Permanent delegate to the National Council of Provinces from the Free State
- In office 23 May 2019 – 4 May 2021

Member of the Free State Provincial Legislature
- Incumbent
- Assumed office 4 May 2021

Personal details
- Born: Armand Benjamin Cloete Orange Free State, South Africa
- Party: Freedom Front Plus
- Other political affiliations: Democratic Alliance
- Education: University of the Free State
- Occupation: Member of the Provincial Legislature
- Profession: Politician

= Armand Cloete =

South African politician

Armand Benjamin Cloete is a South African politician who has been a member of the Free State Provincial Legislature since 2021. He had previously served as a permanent delegate to the National Council of Provinces from the Free State from 2019 to 2021. Cloete is a member of the Freedom Front Plus (FF Plus).

==Biography==
He studied at the University of the Free State.
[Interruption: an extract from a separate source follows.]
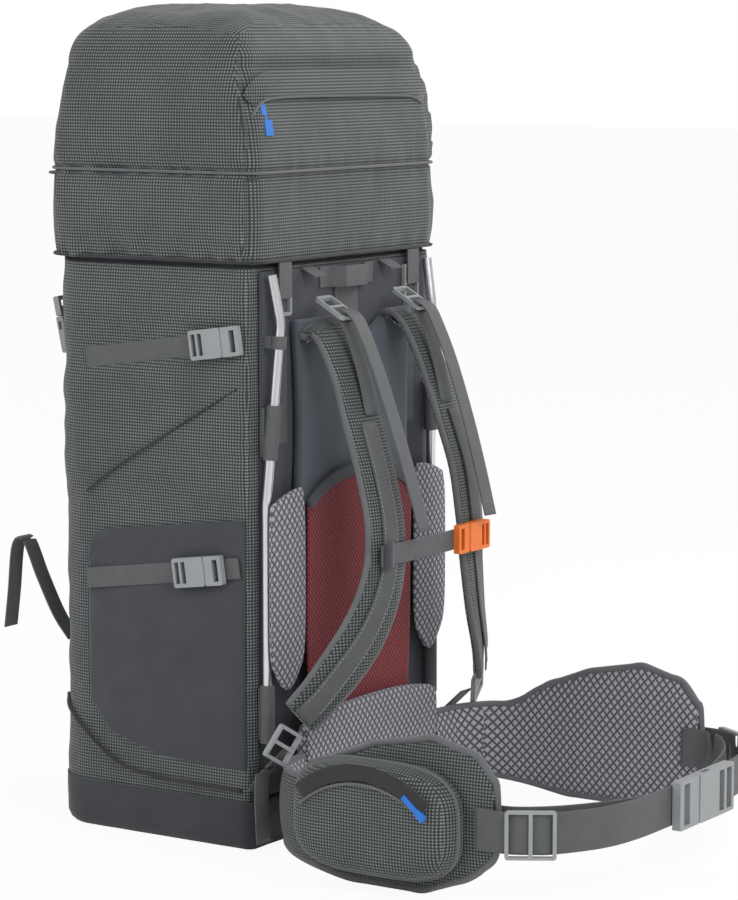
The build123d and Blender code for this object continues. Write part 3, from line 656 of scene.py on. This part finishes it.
# ---------------------------------------------------------------- the lid
@dataclass
class Lid:
    """The floating lid: a domed pocket with a storm flap and front straps."""

    half_width: float = 166.0
    rear: float = -131.0
    front: float = 130.0
    bottom: float = 556.0
    seam: float = 640.0
    rim: float = 738.0
    peak: float = 800.0
    columns: int = 300

    def section(self, z: float) -> tuple:
        """The half width, rear and front of the lid at a height below the rim."""
        lean = min(max((z - self.seam) / (self.rim - self.seam), 0), 1)
        low = 1 - lean
        return (self.half_width - 3 - 8 * lean ** 1.5, self.rear + 15 * lean ** 1.3,
                self.front - 6 * low - 20 * lean ** 1.1)

    def build(self) -> None:
        """Loft the walls and the dome as one cloth."""
        points = []
        heights = np.linspace(self.bottom, self.rim, 70)
        for z in heights:
            width, rear, front = self.section(z)
            for x, y, nx, ny in plan_ring(width, rear, front, 22, 42, self.columns):
                points.append(self.cloth_point(x, y, nx, ny, z))
        width, rear, front = self.section(self.rim)
        rounds = 46
        for i in range(1, rounds + 1):
            turn = i / rounds * math.pi / 2
            shrink = math.cos(turn) ** 0.62
            rise = (self.peak - 3 - self.rim) * math.sin(turn) ** 0.85
            for x, y, nx, ny in plan_ring(width, rear, front, 22, 42, self.columns):
                cx, cy = x * shrink, (y - 8) * shrink + 8
                slope = -10 * (1 - math.sin(turn)) * max(0, -y / 110)
                wrinkle = 2.4 * ripple(cx, cy, 0, 38, 2.0) + 0.9 * ripple(cx, cy, 0, 14, 4.0)
                base = self.cloth_point(x, y, nx, ny, self.rim)
                blend = min(i / 6, 1)
                points.append((cx * blend + base[0] * shrink * (1 - blend), cy * blend + base[1] * (1 - blend),
                               self.rim + rise + slope * blend * math.sin(turn) + wrinkle * blend - 1))
        rows = len(heights) + rounds
        faces = rings_to_faces(rows, self.columns)
        new_piece("lid_cloth", np.array(points), faces, Finish.GRID, "lid", ["lid_shell"], 2.4)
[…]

He worked for the Democratic Alliance as a Media Liaison Officer before joining the FF Plus. He was elected to the National Council of Provinces following the 2019 South African general election held on 8 May. Cloete was sworn in as an MP on 23 May 2019. He was one of six permanent delegates from the Free State.

On 4 May 2021, he was sworn in as a member of the Free State Provincial Legislature. He replaced Devar Smit, who resigned. Michiel De Bruyn was appointed to the NCOP.

Cloete is married and resides in Bloemfontein.